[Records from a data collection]
━━━━━━━━━━━━━━━━

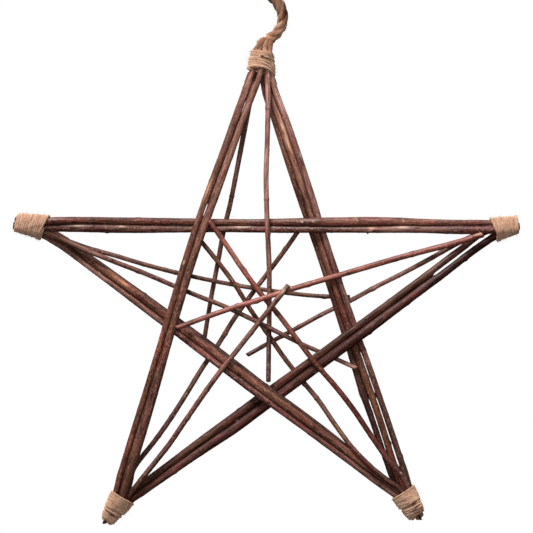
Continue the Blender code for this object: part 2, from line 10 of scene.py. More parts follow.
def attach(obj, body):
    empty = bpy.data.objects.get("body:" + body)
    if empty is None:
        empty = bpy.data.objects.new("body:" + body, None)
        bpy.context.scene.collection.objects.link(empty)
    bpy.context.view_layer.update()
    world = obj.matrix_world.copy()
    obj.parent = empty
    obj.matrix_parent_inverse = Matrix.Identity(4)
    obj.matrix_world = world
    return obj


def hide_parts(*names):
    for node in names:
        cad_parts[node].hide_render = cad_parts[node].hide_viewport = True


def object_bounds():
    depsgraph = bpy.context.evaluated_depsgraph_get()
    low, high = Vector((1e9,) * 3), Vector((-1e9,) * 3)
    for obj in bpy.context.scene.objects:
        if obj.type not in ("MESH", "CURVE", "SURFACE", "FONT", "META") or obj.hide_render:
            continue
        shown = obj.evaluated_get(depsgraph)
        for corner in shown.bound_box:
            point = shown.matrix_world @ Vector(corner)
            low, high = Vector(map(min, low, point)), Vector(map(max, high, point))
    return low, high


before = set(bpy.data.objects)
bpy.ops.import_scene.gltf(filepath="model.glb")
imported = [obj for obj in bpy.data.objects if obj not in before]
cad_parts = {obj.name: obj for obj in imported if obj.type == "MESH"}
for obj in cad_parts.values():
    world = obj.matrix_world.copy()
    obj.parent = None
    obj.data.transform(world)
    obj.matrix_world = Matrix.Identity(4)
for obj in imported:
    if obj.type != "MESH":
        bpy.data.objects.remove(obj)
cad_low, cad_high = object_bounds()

━━━━━━━━━━━━━━━━

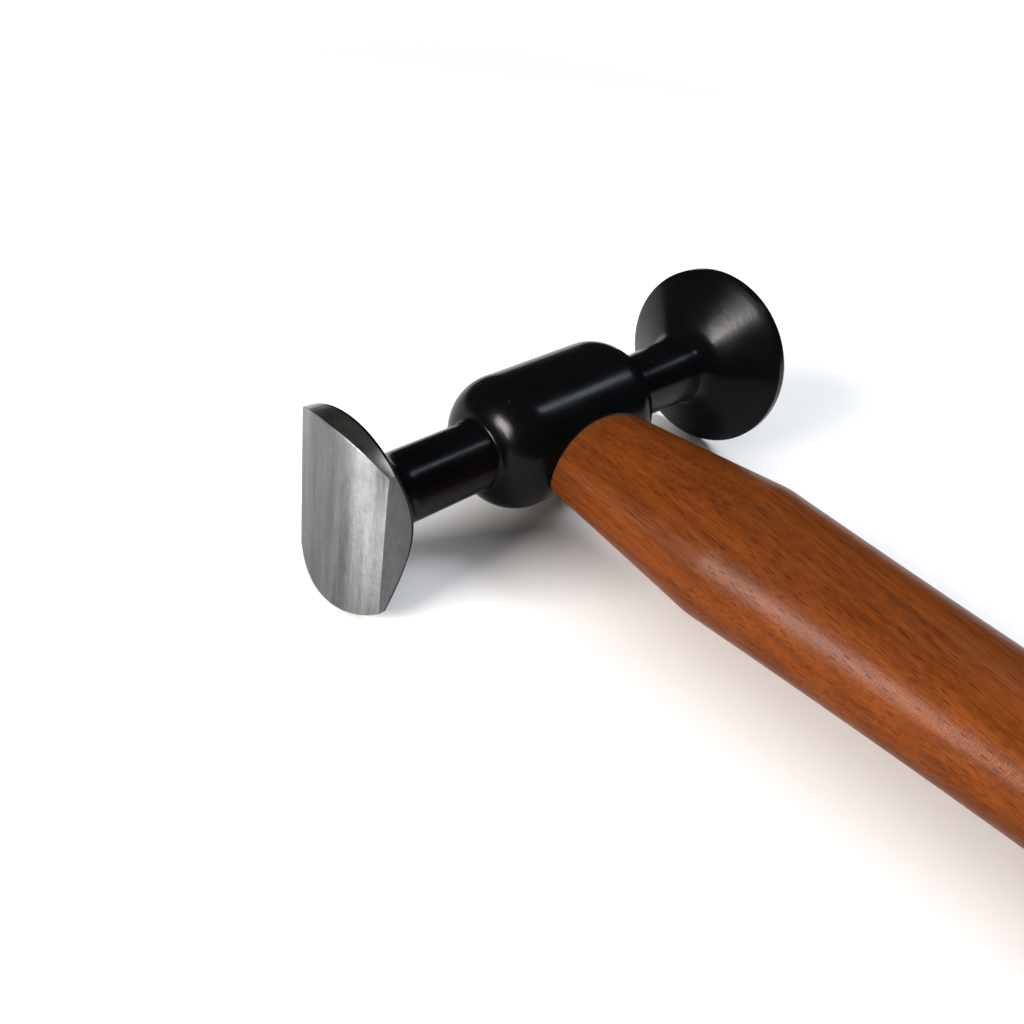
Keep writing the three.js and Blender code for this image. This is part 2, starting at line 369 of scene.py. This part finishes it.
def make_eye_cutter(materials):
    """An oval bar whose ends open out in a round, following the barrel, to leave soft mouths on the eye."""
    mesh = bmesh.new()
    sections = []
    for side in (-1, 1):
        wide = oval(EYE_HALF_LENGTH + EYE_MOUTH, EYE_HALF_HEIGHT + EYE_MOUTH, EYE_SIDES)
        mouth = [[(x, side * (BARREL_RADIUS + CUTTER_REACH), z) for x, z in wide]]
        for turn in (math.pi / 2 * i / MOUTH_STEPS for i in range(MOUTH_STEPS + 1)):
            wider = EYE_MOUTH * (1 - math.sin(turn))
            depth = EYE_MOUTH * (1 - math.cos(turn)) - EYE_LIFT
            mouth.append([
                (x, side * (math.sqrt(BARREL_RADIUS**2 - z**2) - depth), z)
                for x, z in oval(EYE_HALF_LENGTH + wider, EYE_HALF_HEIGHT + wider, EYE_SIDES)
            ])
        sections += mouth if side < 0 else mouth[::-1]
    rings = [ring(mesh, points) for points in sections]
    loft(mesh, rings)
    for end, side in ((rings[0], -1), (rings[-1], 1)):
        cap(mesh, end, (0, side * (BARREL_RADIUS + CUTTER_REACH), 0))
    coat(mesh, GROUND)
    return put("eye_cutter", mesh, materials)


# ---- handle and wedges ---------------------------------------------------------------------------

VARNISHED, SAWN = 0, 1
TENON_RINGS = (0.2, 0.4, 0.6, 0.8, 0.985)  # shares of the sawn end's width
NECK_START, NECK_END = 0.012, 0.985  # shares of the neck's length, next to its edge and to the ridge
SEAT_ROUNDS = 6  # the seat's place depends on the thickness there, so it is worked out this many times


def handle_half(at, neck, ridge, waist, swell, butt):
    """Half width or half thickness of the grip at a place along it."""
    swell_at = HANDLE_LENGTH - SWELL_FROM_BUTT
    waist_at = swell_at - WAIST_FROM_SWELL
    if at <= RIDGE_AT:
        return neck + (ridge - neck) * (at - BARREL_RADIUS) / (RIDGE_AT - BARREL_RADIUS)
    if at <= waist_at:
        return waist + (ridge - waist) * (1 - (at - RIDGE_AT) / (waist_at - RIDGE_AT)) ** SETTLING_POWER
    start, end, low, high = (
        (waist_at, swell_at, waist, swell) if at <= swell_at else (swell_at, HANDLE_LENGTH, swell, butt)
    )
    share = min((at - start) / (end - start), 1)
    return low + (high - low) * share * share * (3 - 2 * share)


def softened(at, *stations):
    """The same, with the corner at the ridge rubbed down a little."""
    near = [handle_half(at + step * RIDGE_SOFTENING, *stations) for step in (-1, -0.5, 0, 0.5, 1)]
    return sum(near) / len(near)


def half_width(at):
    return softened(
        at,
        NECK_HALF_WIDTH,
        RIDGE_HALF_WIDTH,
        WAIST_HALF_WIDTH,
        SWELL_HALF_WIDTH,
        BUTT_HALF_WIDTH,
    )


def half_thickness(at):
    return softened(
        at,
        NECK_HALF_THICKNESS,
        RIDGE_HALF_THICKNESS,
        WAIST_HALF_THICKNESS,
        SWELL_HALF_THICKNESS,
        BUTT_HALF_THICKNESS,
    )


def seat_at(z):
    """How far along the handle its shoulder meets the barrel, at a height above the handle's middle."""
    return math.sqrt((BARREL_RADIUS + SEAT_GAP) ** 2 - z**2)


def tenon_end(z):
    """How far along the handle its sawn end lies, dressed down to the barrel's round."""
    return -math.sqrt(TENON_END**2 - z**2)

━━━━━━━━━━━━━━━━

How many of the lines in the listing above hold the word "names"? Report only that figure.

» **RESULT**
2